There are five pyres altogether – one of which came from the aborted burial pit. Some of the pyres are still burning and in order to cool these down for removal they are being spread out and sprayed with water drawn from surrounding streams. The water is being caught in drains and being recycled by means of lagoons. See "Latest" for full details.
Ash will be transported in sealed sea containers to a properly licensed landfill site. The current estimate is that there will be 30 containers moved every day for 7 days a week over a period of 8 weeks, that is approximately 1,600 movements. Presumably not all container loads will be the full 20 tons they hope to move in one load.
The Epynt Action Group will be monitoring progress carefully and is seeking volunteers to act as observers during this period.
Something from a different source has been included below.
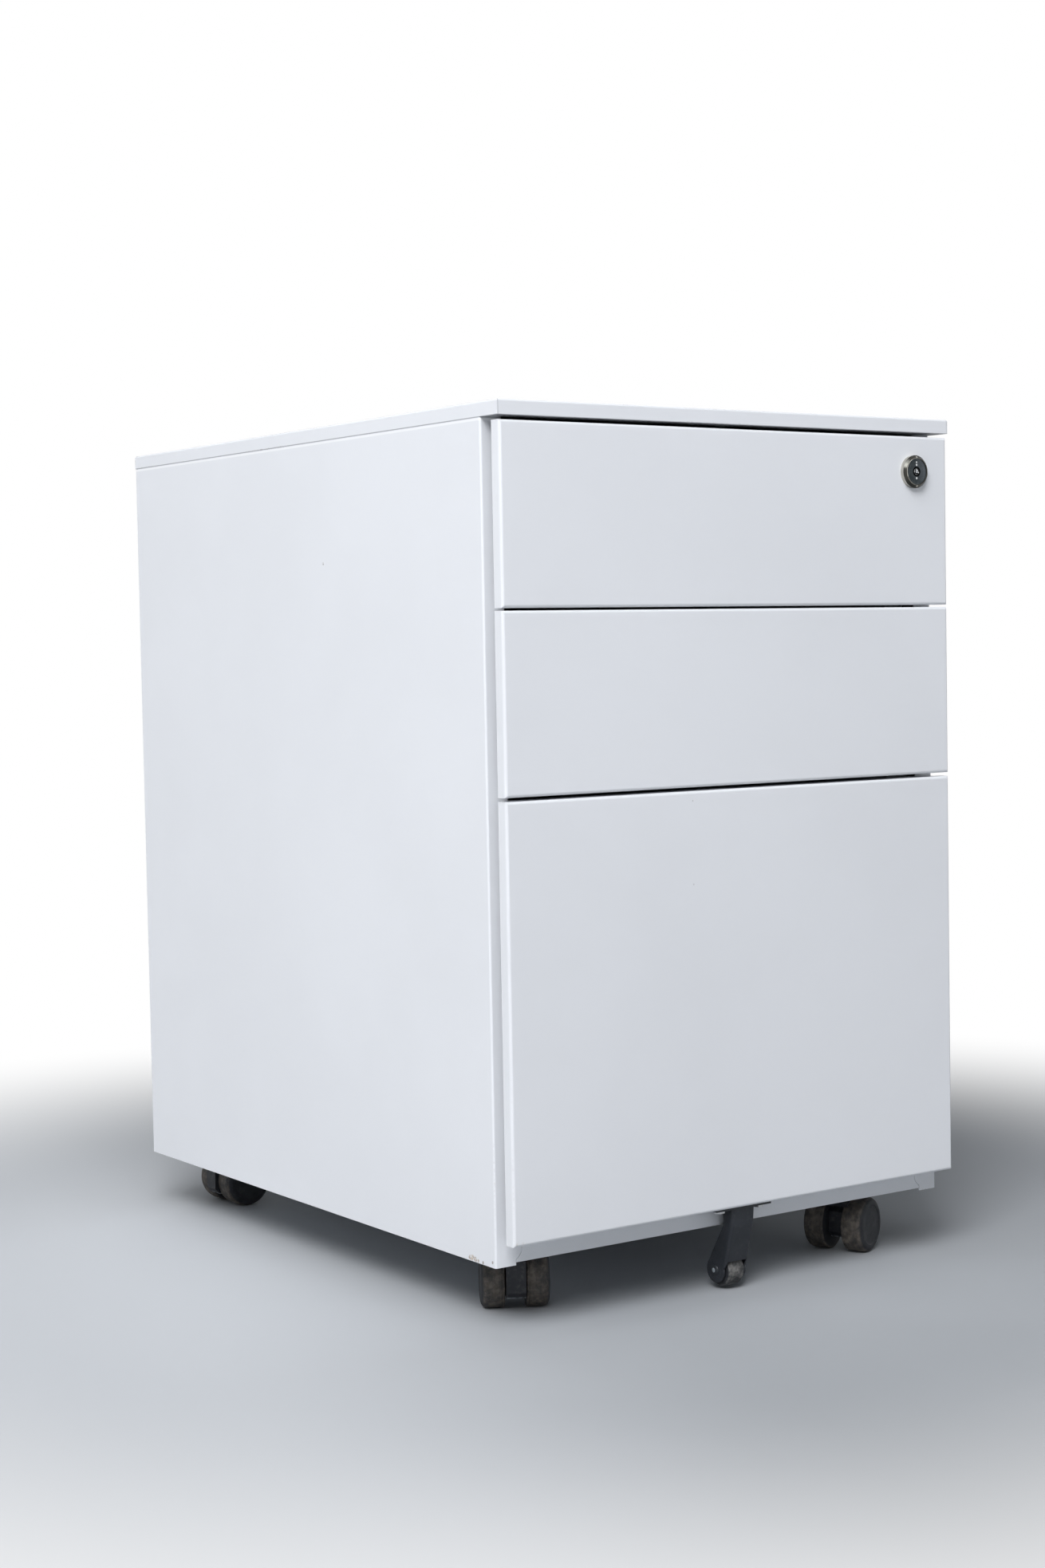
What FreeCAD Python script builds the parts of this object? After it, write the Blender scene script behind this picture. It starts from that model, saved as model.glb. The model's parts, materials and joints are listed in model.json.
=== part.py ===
import FreeCAD, Part
import os
import re
import Sketcher
from FreeCAD import Placement, Rotation, Vector

# A three-drawer mobile pedestal in folded sheet steel: two box drawers over a file drawer, a central
# lock in the top drawer front, four twin-wheel castors and an anti-tilt fork under the file drawer.
# Frame: millimetres, +X to the right, +Y to the back, +Z up, the floor at Z = 0, and the origin under
# the middle of the overall box. "Flange plane" is the front face of the body behind the drawer fronts.

SIZES = [
    ("sheet", "1.0", "thickness of the folded steel sheet"),
    ("body_width", "390", "width over the side panels"),
    ("body_depth", "497", "depth of the body behind the flange plane"),
    ("side_height", "550", "height of a side panel"),
    ("top_height", "10", "height of the folded top panel"),
    ("front_overhang", "19.5", "flange plane to the face of the drawer fronts"),
    ("flange_width", "16", "front flange of a side panel"),
    ("rear_flange_width", "15", "rear and top flanges of a side panel"),
    ("bend_radius", "1.5", "outer radius of a folded edge"),
    ("return_lip", "12", "inner lips of the top, back and rails"),
    ("rail_foot_gap", "1.8", "side panel edge to the lower edge of the bottom rail"),
    ("rail_height", "18.2", "height of the bottom rail"),
    ("rail_end_gap", "0.3", "gap between the bottom rail and each flange"),
    ("tab_radius", "7.3", "radius of the rounded tab at the foot of each front flange"),
    ("tab_side", "13.3", "side face of the body to the middle of that tab"),
    ("tab_rise", "11", "side panel edge to the middle of that tab"),
    ("top_rail_height", "12", "height of the top rail"),
    ("base_lip", "6", "height of the base panel's folded rim"),
    ("base_height", "9", "side panel edge to the upper face of the base panel"),
    ("upright_width", "30", "width of a slide upright"),
    ("upright_front", "30", "flange plane to the front upright"),
    ("upright_rear", "62", "back of the body to the rear upright"),
    ("upright_sheet", "1.2", "thickness of an upright"),
    ("front_side_gap", "1.5", "side of the body to the side of a drawer front"),
    ("front_edge_radius", "2.0", "rounded edge of a drawer front"),
    ("front_side_return", "9", "depth of a drawer front at its sides"),
    ("front_return", "16", "depth of a drawer front at its top and bottom"),
    ("front_hem", "6", "inward hem behind the side return, where the fingers pull"),
    ("top_drawer_gap", "2.9", "top panel to the top drawer front"),
    ("box_front_height", "119.3", "height of each of the two upper drawer fronts"),
    ("upper_gap", "1.7", "gap under the top drawer front"),
    ("lower_gap", "2.6", "gap under the middle drawer front"),
    ("file_front_rise", "17", "side panel edge to the file drawer front"),
    ("box_clearance", "6.2", "lower edge of a drawer front to the floor of its box"),
    ("lock_nut_gap", "4", "lock nut to the top of the top drawer box, which passes under it"),
    ("middle_box_drop", "23", "upper edge of the middle drawer front to the top of its box"),
    ("file_box_drop", "31", "upper edge of the file drawer front to the top of its box"),
    ("box_rear_gap", "42", "back of the body to the back of a drawer box"),
    ("box_corner_radius", "3", "outer corner radius of a drawer box"),
    ("box_hem", "8", "inward hem along the top of a drawer box's sides"),
    ("file_bar_height", "11", "height of a hanging-file bar"),
    ("file_bar_sheet", "2", "thickness of a hanging-file bar"),
    ("slide_thickness", "12.7", "thickness of a telescopic slide"),
    ("slide_rear_gap", "39", "back of the body to the rear end of the slides"),
    ("slide_bend", "1.0", "bevel of a slide member's rolled edges"),
    ("slide_front", "18", "flange plane to the front end of the slides"),
    ("slide_sheet", "1.2", "thickness of a slide member"),
    ("slide_play", "0.3", "gap between nested slide members"),
    ("box_slide_height", "35", "height of the box drawer slides"),
    ("file_slide_height", "45", "height of the file drawer slides"),
    ("box_slide_rise", "25", "lower edge of a drawer front to the middle of its slides"),
    ("file_slide_rise", "110", "the same on the file drawer"),
    ("slide_setback", "4", "how much shorter the moving slide members are"),
    ("catch_radius", "3", "radius of the catch stud on a drawer box"),
    ("catch_setback", "9.5", "flange plane to the catch studs"),
    ("catch_slide_gap", "18.5", "upper edge of a drawer's slides to its catch stud"),
    ("catch_tip_gap", "0.7", "tip of a catch stud to the opening between the flanges"),
    ("lock_side", "34", "side face of the body to the lock"),
    ("lock_drop", "25.1", "upper edge of the top drawer front to the lock"),
    ("lock_proud", "4.5", "how far the lock stands out of the drawer front"),
    ("lock_flange_radius", "11.6", "radius of the lock's flange"),
    ("lock_barrel_radius", "9.5", "radius of the lock's barrel"),
    ("lock_barrel_end", "4", "rear end of the barrel to the flange plane"),
    ("lock_chamfer", "1.6", "bevel round the lock's flange"),
    ("lock_head_radius", "9.2", "radius of the turning plug's face"),
    ("lock_head_height", "1.5", "thickness of the plug's head behind that face"),
    ("lock_plug_radius", "7.0", "radius of the plug behind its head"),
    ("lock_plug_play", "0.05", "radial play of the plug in the barrel"),
    ("lock_hole_play", "0.1", "radial play of the barrel in the drawer front"),
    ("lock_plug_recess", "0.5", "how far the plug's face sits behind the flange's face"),
    ("keyhole_radius", "3.5", "outer radius of the round keyhole"),
    ("keyhole_depth", "2", "depth of the round keyhole"),
    ("key_post_radius", "2.7", "radius of the post inside the keyhole"),
    ("key_post_dimple_radius", "0.9", "radius of the dimple in that post"),
    ("key_post_dimple_depth", "0.8", "depth of that dimple"),
    ("lock_nut_flats", "24", "width across the flats of the lock nut"),
    ("lock_nut_height", "3", "thickness of the lock nut"),
    ("cam_throw", "8", "lock axis to the cam's crank pin"),
    ("cam_angle", "45", "how far below level the crank points when unlocked, in degrees"),
    ("cam_sheet", "2", "thickness of the cam plate"),
    ("cam_hub_radius", "6", "radius of the cam plate round the plug"),
    ("cam_tip_radius", "4", "radius of the cam plate round its pin"),
    ("cam_pin_radius", "2", "radius of the crank pin"),
    ("cam_pin_overrun", "2", "how far the crank pin stands out behind the lock bar's arm"),
    ("cam_slot_play", "0.4", "play of the crank pin in the lock bar's slot"),
    ("lock_bar_sheet", "2", "thickness of the lock bar and its lugs"),
    ("lock_bar_width", "12", "front-to-back width of the lock bar"),
    ("lock_bar_side", "9", "side face of the body to the lock bar"),
    ("lock_bar_setback", "2.5", "flange plane to the lock bar"),
    ("lock_bar_foot", "28", "side panel edge to the foot of the lock bar"),
    ("lock_arm_height", "14", "height of the lock bar's arm at the cam"),
    ("lock_lug_height", "9", "height of a catch lug"),
    ("lock_lug_gap", "3", "catch lug to the catch stud when unlocked"),
    ("lock_lug_end_gap", "2", "end of a catch lug to the drawer box"),
    ("guide_height", "25", "height of a lock bar guide"),
    ("guide_wall", "1.2", "wall of a lock bar guide"),
    ("guide_play", "0.3", "play of the lock bar in its guides"),
    ("lower_guide_rise", "46", "side panel edge to the lower guide"),
    ("upper_guide_rise", "411", "side panel edge to the upper guide"),
    ("castor_side", "45", "side face of the body to a castor's swivel axis"),
    ("castor_front", "44", "flange plane to the front swivel axes"),
    ("castor_rear", "30", "back of the body to the rear swivel axes"),
    ("castor_height", "52", "floor to the top of a castor's plate"),
    ("castor_trail", "13.4", "swivel axis to the wheel axle"),
    ("wheel_radius", "20", "radius of a castor wheel"),
    ("wheel_width", "16", "width of a castor wheel"),
    ("wheel_gap", "14.6", "gap between the two wheels of a castor"),
    ("wheel_shoulder_width", "3.6", "width of the bevelled outer shoulder of a wheel"),
    ("wheel_shoulder_drop", "2.4", "how far that shoulder drops below the tread"),
    ("axle_radius", "2", "radius of a castor axle"),
    ("axle_play", "0.06", "radial play of a wheel on its axle"),
    ("axle_seat", "6", "outer face of a wheel to the end of the axle"),
    ("hood_play", "0.6", "gap between the hood and each wheel"),
    ("hood_foot", "9.5", "floor to the lower edge of the hood"),
    ("hood_back", "9", "swivel axis to the back of the hood"),
    ("hood_nose", "9", "axle to the front of the hood"),
    ("hood_roof_gap", "1", "tread to the hood's roof"),
    ("hood_roof", "1.6", "thickness of the hood's roof"),
    ("hood_roof_lap", "4", "how far the roof laps over each wheel"),
    ("hood_roof_rise", "15", "axle to the lower edges of the roof"),
    ("hood_neck", "7", "swivel axis to the front of the hood's top"),
    ("swivel_socket_foot", "30", "floor to the bottom of the hood's socket"),
    ("swivel_play", "0.05", "radial play of the castor screw in the hood's socket"),
    ("race_radius", "12", "radius of the swivel race under the plate"),
    ("race_height", "3.5", "height of the swivel race"),
    ("race_gap", "0.3", "gap between the race and the hood"),
    ("plate_radius", "17", "radius of a castor plate"),
    ("plate_sheet", "2", "thickness of a castor plate"),
    ("castor_screw_radius", "4", "radius of a castor screw's shank"),
    ("castor_screw_flats", "13", "width across the flats of a castor screw's head"),
    ("castor_screw_head", "5.3", "height of a castor screw's head"),
    ("castor_screw_tip_gap", "1", "tip of a castor screw to the bottom of its socket"),
    ("screw_radius", "2", "radius of a fork screw's shank"),
    ("screw_play", "0.1", "radial play of a screw in its hole"),
    ("screw_head_flats", "7", "width across the flats of a fork screw's head"),
    ("screw_head_height", "2", "height of a fork screw's head"),
    ("screw_tip", "1.5", "how far a fork screw stands out behind the sheet"),
    ("castor_angle_front_left", "59.8", "direction from swivel axis to axle, degrees from +X"),
    ("castor_angle_front_right", "204.7", "the same"),
    ("castor_angle_rear_left", "2.0", "the same"),
    ("castor_angle_rear_right", "235", "the same"),
    ("fork_width", "20", "width of the anti-tilt fork's arm"),
    ("fork_sheet", "1.8", "thickness of the fork"),
    ("fork_bend", "2.4", "outer radius of the fork's folded edges"),
    ("fork_plate_width", "48", "width of the fork's mounting plate"),
    ("fork_plate_depth", "12.5", "depth of the fork's mounting plate"),
    ("fork_setback", "3", "face of the drawer front to the fork"),
    ("fork_cheek_depth", "10.7", "depth of the arm's cheeks"),
    ("fork_knee_drop", "14", "lower edge of the drawer front to the arm's knee"),
    ("fork_web_end", "21", "floor to the lower end of the arm's web"),
    ("fork_web_shift", "8.5", "how far back the web ends from where it starts"),
    ("fork_axle_setback", "4", "flange plane to the fork wheel's axle"),
    ("fork_axle_height", "13.8", "floor to the fork wheel's axle"),
    ("fork_end_radius", "8.8", "rounded end of the cheeks"),
    ("fork_front_angle", "10", "where the arm's front edge meets that end, in degrees above level"),
    ("fork_rear_angle", "25", "the same for its rear edge"),
    ("fork_wheel_radius", "11.5", "radius of the fork wheel"),
    ("fork_wheel_width", "14", "width of the fork wheel"),
    ("fork_wheel_bevel", "1.2", "bevelled edge of the fork wheel"),
    ("fork_axle_radius", "2.5", "radius of the fork's rivet"),
    ("fork_rivet_head_radius", "3.8", "radius of the rivet's heads"),
    ("fork_rivet_head_height", "1.5", "height of the rivet's heads"),
]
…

It is not known yet how much material will have to be removed in addition to the ash in order to remediate the site. Clearly, from the first day the site was opened it has proven to be a disaster for the environment and public health. It has also been a very expensive exercise for the tax-payer. For this reason there needs to be a public enquiry in order to establish how so many errors were made, who was to blame and how such a disaster can be avoided in the future.
It is also worth noting that until the Epynt was used for carcass disposal there was no Foot and Mouth in the Brecon area. Since then a number of outbreaks have occurred along the main roads used by the carcass lorries going to the Epynt. This could, of course, be a coincidence but there were a number of incidences involving spillages, lorries getting lost and lorries stopping en-route. The Epynt Action Group has a full log of all these incidences.
Parts of the Epynt and the river Towy are designated Special Areas of Conservation and the rivers Usk and Towy, whose feeders rivers come from the Epynt, are also Special Sites of Scientific Interest. It is hard to believe that a worse place could have been chosen.